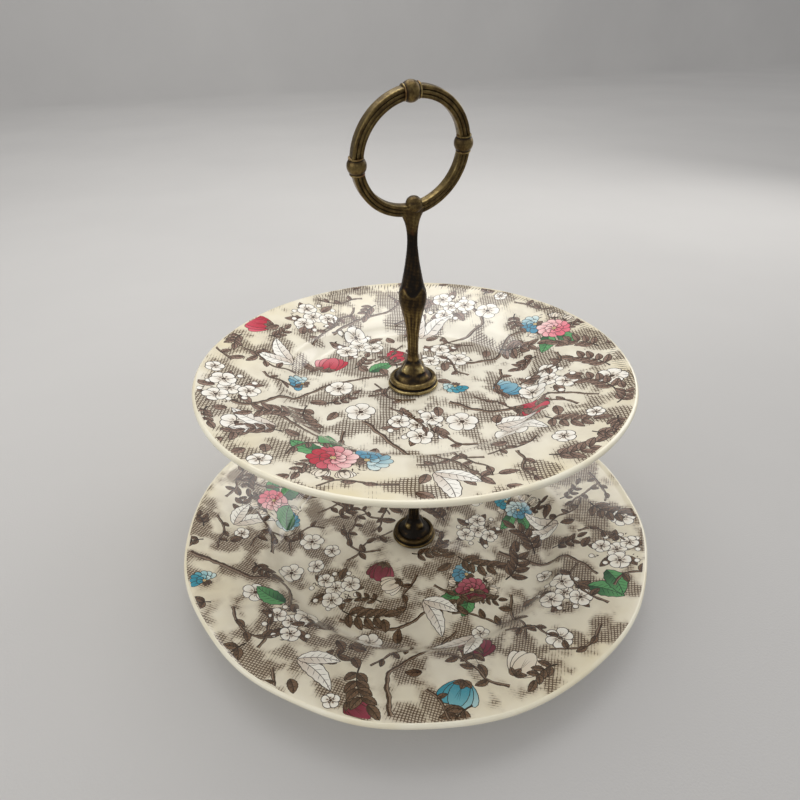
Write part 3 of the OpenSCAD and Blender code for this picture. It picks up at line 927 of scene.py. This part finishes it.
_ _ _ _
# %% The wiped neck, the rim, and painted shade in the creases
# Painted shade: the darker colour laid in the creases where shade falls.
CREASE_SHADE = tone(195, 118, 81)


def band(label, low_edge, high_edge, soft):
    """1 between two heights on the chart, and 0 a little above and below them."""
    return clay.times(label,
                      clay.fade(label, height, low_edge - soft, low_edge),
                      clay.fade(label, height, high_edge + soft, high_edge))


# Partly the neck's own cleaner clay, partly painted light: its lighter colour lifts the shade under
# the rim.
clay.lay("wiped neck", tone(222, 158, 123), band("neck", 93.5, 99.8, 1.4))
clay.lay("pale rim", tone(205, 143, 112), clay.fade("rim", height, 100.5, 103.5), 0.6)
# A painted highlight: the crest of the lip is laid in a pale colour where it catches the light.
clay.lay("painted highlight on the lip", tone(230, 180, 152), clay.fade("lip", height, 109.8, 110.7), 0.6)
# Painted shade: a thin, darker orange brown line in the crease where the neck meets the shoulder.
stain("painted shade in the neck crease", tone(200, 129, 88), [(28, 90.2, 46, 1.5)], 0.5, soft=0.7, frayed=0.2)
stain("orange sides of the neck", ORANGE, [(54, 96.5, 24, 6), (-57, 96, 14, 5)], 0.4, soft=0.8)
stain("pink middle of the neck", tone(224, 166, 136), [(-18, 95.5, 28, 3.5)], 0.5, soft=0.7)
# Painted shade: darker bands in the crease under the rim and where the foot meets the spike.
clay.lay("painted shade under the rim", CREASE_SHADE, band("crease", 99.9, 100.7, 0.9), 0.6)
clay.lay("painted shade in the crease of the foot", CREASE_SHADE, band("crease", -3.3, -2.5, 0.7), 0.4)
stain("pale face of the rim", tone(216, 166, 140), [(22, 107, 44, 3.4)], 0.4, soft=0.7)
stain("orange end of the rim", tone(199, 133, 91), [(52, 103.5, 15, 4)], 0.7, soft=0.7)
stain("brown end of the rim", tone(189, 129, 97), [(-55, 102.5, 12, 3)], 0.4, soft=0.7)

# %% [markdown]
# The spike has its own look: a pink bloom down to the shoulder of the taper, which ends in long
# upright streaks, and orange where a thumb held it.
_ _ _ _
#### WRITTEN TASK:
In the listing above, locate the line with "# %% The wiped neck, the rim, and painted shade in the creases" and the line with "clay.fade(label, height, high_edge", then extract exactly those lines and every line between them, and nothing more.

#### EXERCISE RESULT:
# %% The wiped neck, the rim, and painted shade in the creases
# Painted shade: the darker colour laid in the creases where shade falls.
CREASE_SHADE = tone(195, 118, 81)


def band(label, low_edge, high_edge, soft):
    """1 between two heights on the chart, and 0 a little above and below them."""
    return clay.times(label,
                      clay.fade(label, height, low_edge - soft, low_edge),
                      clay.fade(label, height, high_edge + soft, high_edge))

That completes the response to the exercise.